What to work on —
Repeat each line word for word.

[Entries from a dataset]
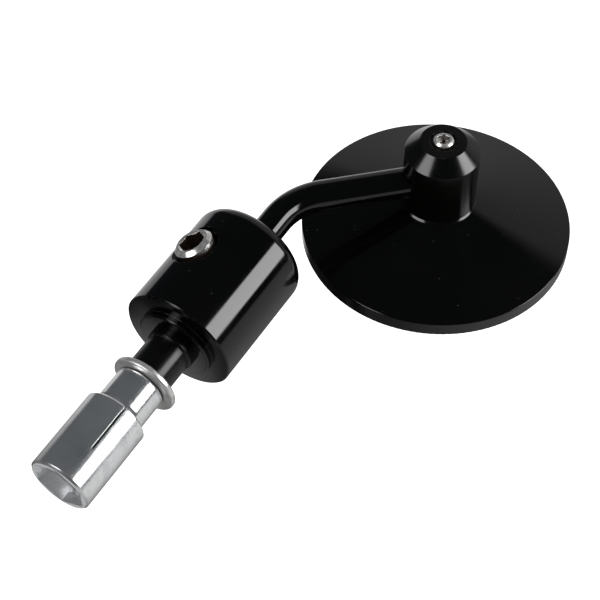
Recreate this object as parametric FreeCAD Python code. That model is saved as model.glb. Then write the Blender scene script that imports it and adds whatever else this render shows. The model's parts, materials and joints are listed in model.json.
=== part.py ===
import FreeCAD, Part
import math
import os

from FreeCAD import Placement, Rotation, Vector

# Bar-end mirror, built in millimetres.
# Origin: on the handlebar's axis, in the plane where the bar's end face seats.
# +X points outboard along the bar, +Z is up, and the mirror faces -Y, towards the rider.

# ---- weight that sits on the end of the bar
BOSS_D = 20.0
BOSS_H = 1.7
WEIGHT_D = 29.5
WEIGHT_L = 33.5
WEIGHT_EDGE_R = 4.0
WEIGHT_INNER_CHAMFER = 0.35
STUD_HOLE_DEPTH = 11.4

# ---- arm: round rod with one bend
ARM_D = 8.0
ARM_BORE_GAP = 0.05
ARM_START_X = 13.2
ARM_BORE_END_X = 12.8
ARM_CORNER_X = 52.5
ARM_BEND_DEG = 45.0
ARM_BEND_R = 18.0
ARM_REACH = 38.7
ARM_PAST_HUB_AXIS = 6.0
ARM_CHAMFER = 0.5

# ---- arm clamp screw, a socket set screw across the weight
CLAMP_X = 20.0
CLAMP_AZIMUTH_DEG = -31.5
CLAMP_D = 10.0
CLAMP_FACE_R = 15.8
CLAMP_CHAMFER = 0.9
CLAMP_HEX_AF = 6.0
CLAMP_HEX_DEPTH = 5.0
CLAMP_POINT_D = 7.0
CLAMP_MOUTH_START_R = 12.4
CLAMP_MOUTH_END_R = 13.6
CLAMP_MOUTH_WIDEN = 1.2
SOCKET_MOUTH = 0.1

# ---- head: hub on the arm, with a cone-backed disc below it
HEAD_TURN_DEG = -5.4
HUB_D = 19.4
HUB_TOP = 13.1
HUB_BASE = -6.9
HUB_TOP_CHAMFER = 3.7
HUB_BORE_PAST_AXIS = 6.6
SPIGOT_D = 12.0
SPIGOT_H = 5.0
HUB_SCREW_D = 5.2
HUB_SCREW_PROUD = 0.85
HUB_SCREW_CHAMFER = 0.5
HUB_SCREW_HEX_AF = 3.0
HUB_SCREW_HEX_DEPTH = 3.2
HUB_SCREW_POINT_D = 3.5
HUB_RECESS_D = 7.0
HUB_RECESS_DEPTH = 0.6

DISC_D = 71.0
DISC_BACK = -16.5
DISC_RIM_H = 4.05
COLLAR_D = 19.8
COLLAR_CHAMFER = 0.8
RIM_EDGE_R = 0.3
CASE_WALL = 2.6
CASE_WEB = 2.4
CASE_HOLLOW_D = 57.0
LEDGE_BEHIND_FRONT = 3.6
GLASS_RECESS_D = 67.8

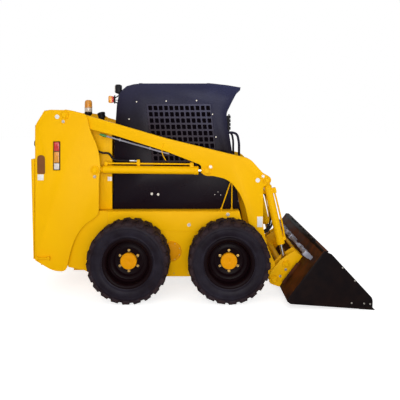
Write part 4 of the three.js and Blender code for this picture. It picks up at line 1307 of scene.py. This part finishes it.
class LOADER_OT_arm_fittings(PieceOperator, bpy.types.Operator):
    """Cross tube, pin collars, weld beads and pipes of the arms"""
    bl_idname = "loader.arm_fittings"
    bl_label = "Arm fittings"

    def execute(self, context):
        low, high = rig.box("arm_cross_tube")
        middle = (low + high) / 2
        simple("cross_tube", "arms", "yellow_paint", tube_through, high.y, middle,
            replaces=["arm_cross_tube"])
        for hand, side in SIDES.items():
            arm_collars(hand, side)
            arm_welds(hand, side, middle)
            arm_pipes(hand, side)
        return {"FINISHED"}


# ---------------------------------------------------------------- bucket and coupler
def outline(points):
    """The side outline of some points."""
    return [(point.x, point.z) for point in points]


def on_back(distance, away, y=0.0):
    """A point on the bucket's back plane, from its foot upwards and outwards."""
    slope = math.atan2(431, 330)
    point = front(523, 106)
    return point + Vector((distance * math.cos(slope) - away * math.sin(slope), y,
        distance * math.sin(slope) + away * math.cos(slope)))


def bucket_lip():
    """A stiffening bar along the top edge, with raised wear blocks."""
    top = on_back(0.543, 0.0)
    shape = bmesh.new()
    lean = Matrix.Rotation(math.radians(37), 4, "Y")
    for half, x0, x1, z0, z1 in ((BUCKET_HALF - 0.016, -0.012, 0.004, -0.024, 0.004),
            (0.56, -0.018, 0.014, -0.028, 0.012)):
        brick(shape, (top.x + x0, -half, top.z + z0), (top.x + x1, half, top.z + z1), 0.003, lean)
    for y in (-0.49, -0.33, -0.08, 0.08, 0.33, 0.49):
        at = top + Vector((0.004, y, 0.008))
        block(shape, at, (0.016, 0.04, 0.01), 0.004, lean)
    place("bucket_lip", shape, "bucket", "bucket_steel")


def bucket_strips():
    """Wear strips inside the ends, their bolts outside, and ribs on the back."""
    strips, bolts = bmesh.new(), bmesh.new()
    for side in SIDES.values():
        face = side * BUCKET_HALF
        out = outward(side)
        inner = face - side * 0.014
        for corners in (((1296, 104), (1262, 92), (905, 478), (923, 507)),
                ((1290, 30), (1290, 62), (1150, 66), (1150, 36))):
            slab(strips, outline(front(*corner) for corner in corners), inner, inner - side * 0.008,
                0.002)
        for x, z in ((1018, 386), (1130, 268), (1100, 66), (1213, 62), (1268, 58)):
            bolt(bolts, front(x, z, face * 1000 * 0.9999), out, 0.0085, False)
    place("bucket_strips", strips, "bucket", "bucket_steel")
    place("bucket_bolts", bolts, "bucket", "zinc")
    ribs = bmesh.new()
    for y in (-0.62, -0.21, 0.21, 0.62):
        slab(ribs, outline((on_back(0.02, 0.0), on_back(0.04, 0.03), on_back(0.27, 0.03),
            on_back(0.3, 0.0))), y - 0.005, y + 0.005, 0.001)
    place("bucket_ribs", ribs, "bucket", "bucket_back")


def lifting_bars():
    """Lifting bars above the coupler, on end blocks, open where the tilt cylinders come down."""
    shape = bmesh.new()
    spans = ((0.09, ARM_MID - 0.066), (ARM_MID + 0.066, 0.79))

    def across(near, far, low, high, start, end, edge):
        slab(shape, outline((on_back(near, low), on_back(near, high), on_back(far, high),
            on_back(far, low))), start, end, edge)

    for side in SIDES.values():
        for near, far in spans:
            low, high = sorted((side * near, side * far))
            across(0.398, 0.42, 0.062, 0.084, low, high, 0.004)
            for y in (low + 0.012, high - 0.012):
                across(0.39, 0.43, 0.0005, 0.064, y - 0.012, y + 0.012, 0.002)
        for y in (side * 0.11, side * 0.77):
            across(0.384, 0.436, 0.03, 0.094, y - 0.022, y + 0.022, 0.005)
    place("bucket_hook_bar", shape, "bucket", "worn_steel")


class LOADER_OT_bucket(PieceOperator, bpy.types.Operator):
    """Bucket with its cutting edge, wear strips and lifting bars"""
    bl_idname = "loader.bucket"
    bl_label = "Bucket"

    def execute(self, context):
        piece = place("bucket_shell", softened("bucket"), "bucket", ("bucket_steel", "bucket_back"),
            ["bucket"], smooth=30, tidy=False)
        for face in piece.data.polygons:
            if abs(face.center.y) < BUCKET_HALF - 0.016:
                face.material_index = 1
        place("bucket_edge", softened("cutting_edge", 0.002), "bucket", "bucket_steel",
            ["cutting_edge"], smooth=30, tidy=False)
        bucket_lip()
        bucket_strips()
        lifting_bars()
        return {"FINISHED"}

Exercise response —
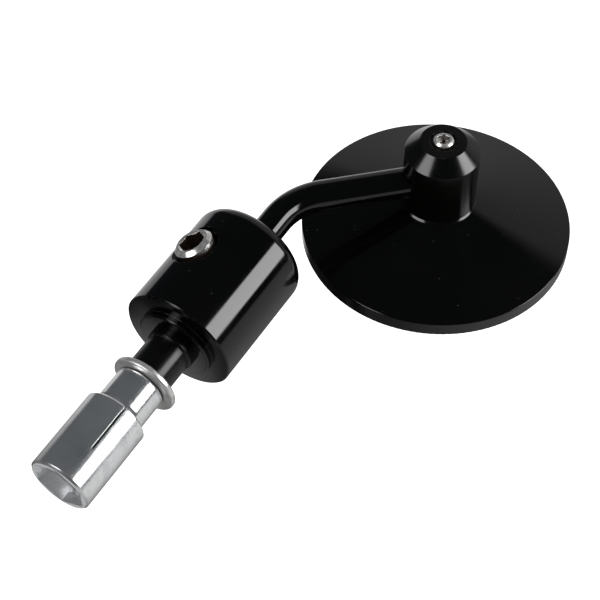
Recreate this object as parametric FreeCAD Python code. That model is saved as model.glb. Then write the Blender scene script that imports it and adds whatever else this render shows. The model's parts, materials and joints are listed in model.json.
=== part.py ===
import FreeCAD, Part
import math
import os

from FreeCAD import Placement, Rotation, Vector

# Bar-end mirror, built in millimetres.
# Origin: on the handlebar's axis, in the plane where the bar's end face seats.
# +X points outboard along the bar, +Z is up, and the mirror faces -Y, towards the rider.

# ---- weight that sits on the end of the bar
BOSS_D = 20.0
BOSS_H = 1.7
WEIGHT_D = 29.5
WEIGHT_L = 33.5
WEIGHT_EDGE_R = 4.0
WEIGHT_INNER_CHAMFER = 0.35
STUD_HOLE_DEPTH = 11.4

# ---- arm: round rod with one bend
ARM_D = 8.0
ARM_BORE_GAP = 0.05
ARM_START_X = 13.2
ARM_BORE_END_X = 12.8
ARM_CORNER_X = 52.5
ARM_BEND_DEG = 45.0
ARM_BEND_R = 18.0
ARM_REACH = 38.7
ARM_PAST_HUB_AXIS = 6.0
ARM_CHAMFER = 0.5

# ---- arm clamp screw, a socket set screw across the weight
CLAMP_X = 20.0
CLAMP_AZIMUTH_DEG = -31.5
CLAMP_D = 10.0
CLAMP_FACE_R = 15.8
CLAMP_CHAMFER = 0.9
CLAMP_HEX_AF = 6.0
CLAMP_HEX_DEPTH = 5.0
CLAMP_POINT_D = 7.0
CLAMP_MOUTH_START_R = 12.4
CLAMP_MOUTH_END_R = 13.6
CLAMP_MOUTH_WIDEN = 1.2
SOCKET_MOUTH = 0.1

# ---- head: hub on the arm, with a cone-backed disc below it
HEAD_TURN_DEG = -5.4
HUB_D = 19.4
HUB_TOP = 13.1
HUB_BASE = -6.9
HUB_TOP_CHAMFER = 3.7
HUB_BORE_PAST_AXIS = 6.6
SPIGOT_D = 12.0
SPIGOT_H = 5.0
HUB_SCREW_D = 5.2
HUB_SCREW_PROUD = 0.85
HUB_SCREW_CHAMFER = 0.5
HUB_SCREW_HEX_AF = 3.0
HUB_SCREW_HEX_DEPTH = 3.2
HUB_SCREW_POINT_D = 3.5
HUB_RECESS_D = 7.0
HUB_RECESS_DEPTH = 0.6

DISC_D = 71.0
DISC_BACK = -16.5
DISC_RIM_H = 4.05
COLLAR_D = 19.8
COLLAR_CHAMFER = 0.8
RIM_EDGE_R = 0.3
CASE_WALL = 2.6
CASE_WEB = 2.4
CASE_HOLLOW_D = 57.0
LEDGE_BEHIND_FRONT = 3.6
GLASS_RECESS_D = 67.8

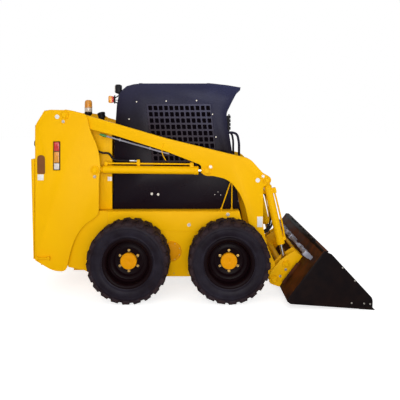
Write part 4 of the three.js and Blender code for this picture. It picks up at line 1307 of scene.py. This part finishes it.
class LOADER_OT_arm_fittings(PieceOperator, bpy.types.Operator):
    """Cross tube, pin collars, weld beads and pipes of the arms"""
    bl_idname = "loader.arm_fittings"
    bl_label = "Arm fittings"

    def execute(self, context):
        low, high = rig.box("arm_cross_tube")
        middle = (low + high) / 2
        simple("cross_tube", "arms", "yellow_paint", tube_through, high.y, middle,
            replaces=["arm_cross_tube"])
        for hand, side in SIDES.items():
            arm_collars(hand, side)
            arm_welds(hand, side, middle)
            arm_pipes(hand, side)
        return {"FINISHED"}


# ---------------------------------------------------------------- bucket and coupler
def outline(points):
    """The side outline of some points."""
    return [(point.x, point.z) for point in points]


def on_back(distance, away, y=0.0):
    """A point on the bucket's back plane, from its foot upwards and outwards."""
    slope = math.atan2(431, 330)
    point = front(523, 106)
    return point + Vector((distance * math.cos(slope) - away * math.sin(slope), y,
        distance * math.sin(slope) + away * math.cos(slope)))


def bucket_lip():
    """A stiffening bar along the top edge, with raised wear blocks."""
    top = on_back(0.543, 0.0)
    shape = bmesh.new()
    lean = Matrix.Rotation(math.radians(37), 4, "Y")
    for half, x0, x1, z0, z1 in ((BUCKET_HALF - 0.016, -0.012, 0.004, -0.024, 0.004),
            (0.56, -0.018, 0.014, -0.028, 0.012)):
        brick(shape, (top.x + x0, -half, top.z + z0), (top.x + x1, half, top.z + z1), 0.003, lean)
    for y in (-0.49, -0.33, -0.08, 0.08, 0.33, 0.49):
        at = top + Vector((0.004, y, 0.008))
        block(shape, at, (0.016, 0.04, 0.01), 0.004, lean)
    place("bucket_lip", shape, "bucket", "bucket_steel")


def bucket_strips():
    """Wear strips inside the ends, their bolts outside, and ribs on the back."""
    strips, bolts = bmesh.new(), bmesh.new()
    for side in SIDES.values():
        face = side * BUCKET_HALF
        out = outward(side)
        inner = face - side * 0.014
        for corners in (((1296, 104), (1262, 92), (905, 478), (923, 507)),
                ((1290, 30), (1290, 62), (1150, 66), (1150, 36))):
            slab(strips, outline(front(*corner) for corner in corners), inner, inner - side * 0.008,
                0.002)
        for x, z in ((1018, 386), (1130, 268), (1100, 66), (1213, 62), (1268, 58)):
            bolt(bolts, front(x, z, face * 1000 * 0.9999), out, 0.0085, False)
    place("bucket_strips", strips, "bucket", "bucket_steel")
    place("bucket_bolts", bolts, "bucket", "zinc")
    ribs = bmesh.new()
    for y in (-0.62, -0.21, 0.21, 0.62):
        slab(ribs, outline((on_back(0.02, 0.0), on_back(0.04, 0.03), on_back(0.27, 0.03),
            on_back(0.3, 0.0))), y - 0.005, y + 0.005, 0.001)
    place("bucket_ribs", ribs, "bucket", "bucket_back")


def lifting_bars():
    """Lifting bars above the coupler, on end blocks, open where the tilt cylinders come down."""
    shape = bmesh.new()
    spans = ((0.09, ARM_MID - 0.066), (ARM_MID + 0.066, 0.79))

    def across(near, far, low, high, start, end, edge):
        slab(shape, outline((on_back(near, low), on_back(near, high), on_back(far, high),
            on_back(far, low))), start, end, edge)

    for side in SIDES.values():
        for near, far in spans:
            low, high = sorted((side * near, side * far))
            across(0.398, 0.42, 0.062, 0.084, low, high, 0.004)
            for y in (low + 0.012, high - 0.012):
                across(0.39, 0.43, 0.0005, 0.064, y - 0.012, y + 0.012, 0.002)
        for y in (side * 0.11, side * 0.77):
            across(0.384, 0.436, 0.03, 0.094, y - 0.022, y + 0.022, 0.005)
    place("bucket_hook_bar", shape, "bucket", "worn_steel")


class LOADER_OT_bucket(PieceOperator, bpy.types.Operator):
    """Bucket with its cutting edge, wear strips and lifting bars"""
    bl_idname = "loader.bucket"
    bl_label = "Bucket"

    def execute(self, context):
        piece = place("bucket_shell", softened("bucket"), "bucket", ("bucket_steel", "bucket_back"),
            ["bucket"], smooth=30, tidy=False)
        for face in piece.data.polygons:
            if abs(face.center.y) < BUCKET_HALF - 0.016:
                face.material_index = 1
        place("bucket_edge", softened("cutting_edge", 0.002), "bucket", "bucket_steel",
            ["cutting_edge"], smooth=30, tidy=False)
        bucket_lip()
        bucket_strips()
        lifting_bars()
        return {"FINISHED"}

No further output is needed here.